Bahr spent the next two years in prison. "I found many friends," he said.

"There were 19 soldiers who were exposed to the same treatment. Some of them had little bits of their ear cut, some had big pieces cut."

A total of 3,600 war resisters and deserters were thus socially branded by the Saddam regime.

Bahr was released in 1996.

Resolution 115 effectively stripped the war resisters of their citizenship.

Bahr's ID was stamped and he was thereafter ineligible for any government job (a life sentence of unemployment under Baath socialism), banned from owning a car or a house, denied access to education and had his ration card pulled (a severe hardship in sanctions-starved Iraq).

His disfigured ear was a badge of social quarantine.
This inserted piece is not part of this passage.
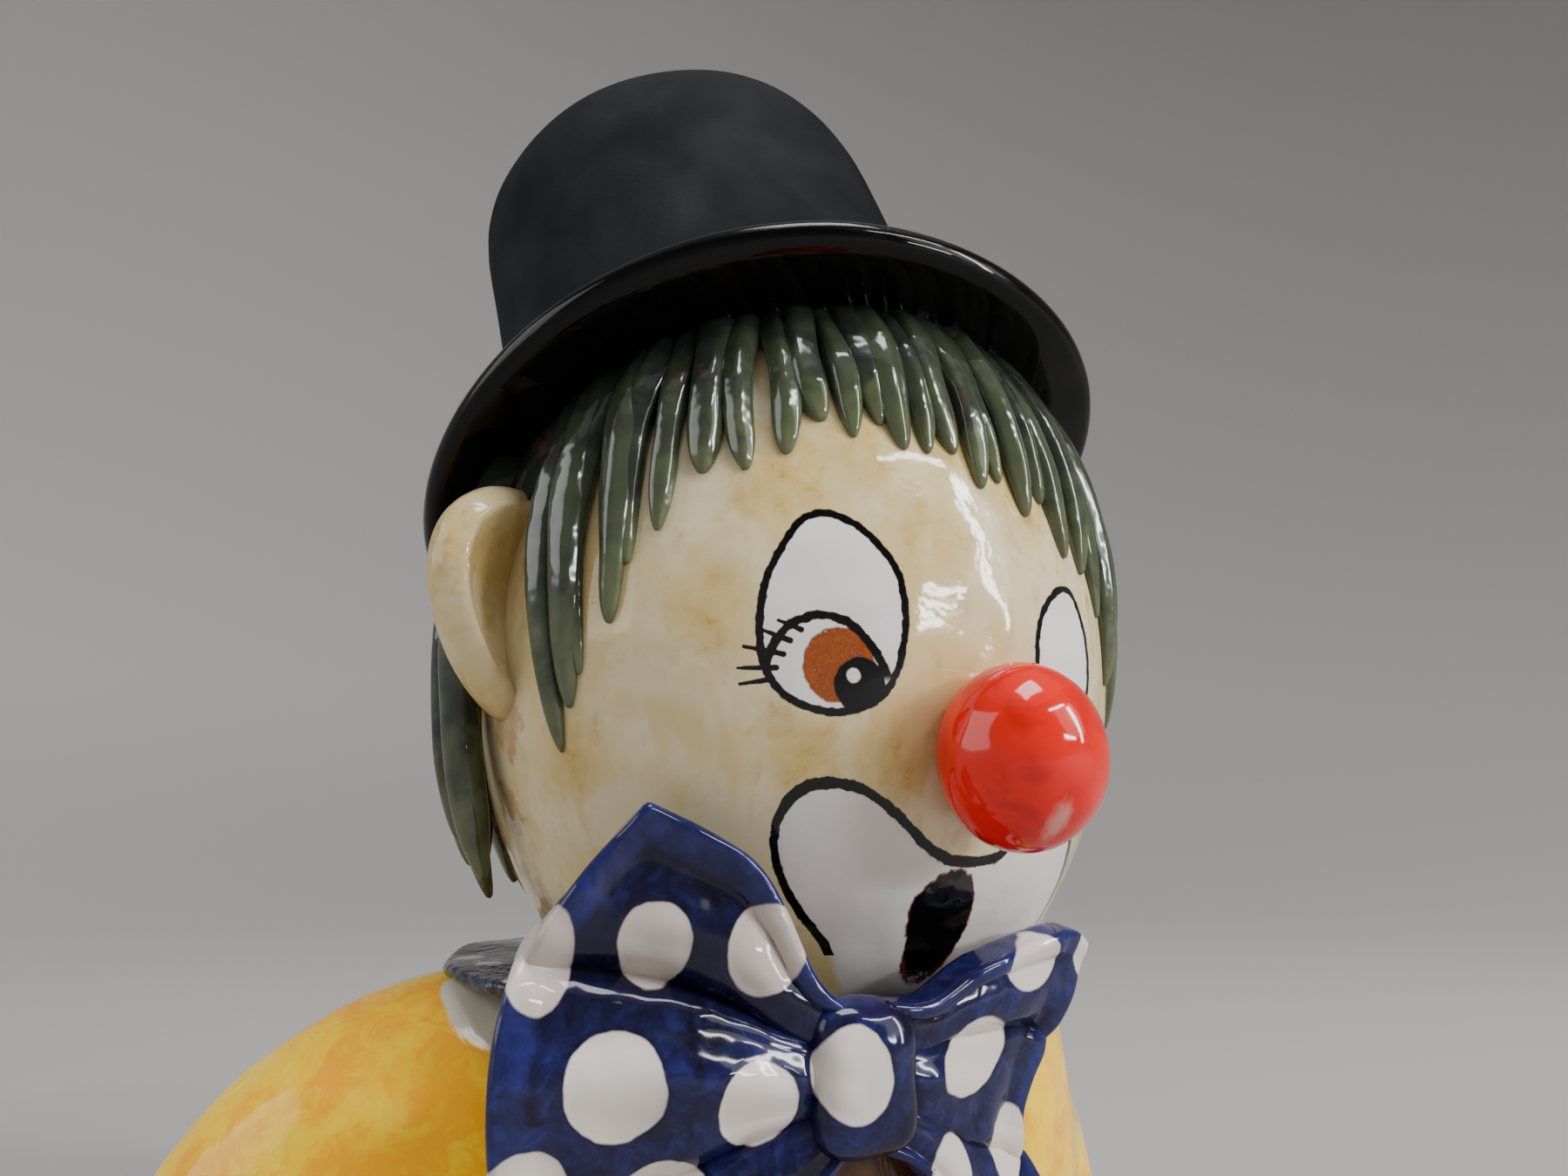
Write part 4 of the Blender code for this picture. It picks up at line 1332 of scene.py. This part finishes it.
@dataclass(frozen=True)
class Face:
    """The painted eyes, muzzle and mouth."""

    ink: Colour = (0.0025, 0.0025, 0.0028)
    white: Colour = (0.74, 0.71, 0.69)
    muzzle_white: Colour = (0.70, 0.66, 0.62)
    iris: Colour = (0.34, 0.085, 0.018)
    iris_dark: Colour = (0.15, 0.030, 0.007)
    green: Colour = (0.075, 0.085, 0.040)
    line: float = 0.38
    muzzle_line: float = 0.50
    far_slip: float = 0.9
    far_drop: float = 2.5
    far_size: float = 0.78

    def stroke(self, paint: Paint, gap: Field, half: Union[Field, float], press: Field) -> Field:
        """A brushed line.

        Args:
            paint: the material; not used.
            gap: distance from the line's middle.
            half: half its width.
            press: noise that breaks its edges.

        Returns:
            The line's cover, 0 to 1.
        """
        return (abs(gap) - half + (press - 0.5) * 0.5).fade(0.07, -0.07)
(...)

"My cut ear became something shameful for me. It affected all my social relationships."

I asked Bahr how he had come to his decision to refuse war.

He struggled to find language he didn't have.

"I don't know," he said. "It is something primitive in me. I cannot kill."

When I met Bahr in January 2004, he was living in a looted government building.

As president of the Committee of People Who Refused Wars, he spent his days organizing for the repeal of Resolution 115, seeking compensation and arranging auricular reconstructions for his fellow war resisters.

Internal conflicts have since pulled the Committee apart.

Bahr is still homeless, jobless and penniless, his suffering unknown and unacknowledged.

Sometimes he struggles with whether or not to continue living.

I thank God for you, Bahr.

You have set your face like flint against the war machine.

By your wounds you are healing the world; the punishment you accept brings us peace.

You are the suffering servant, all that is holding the world together.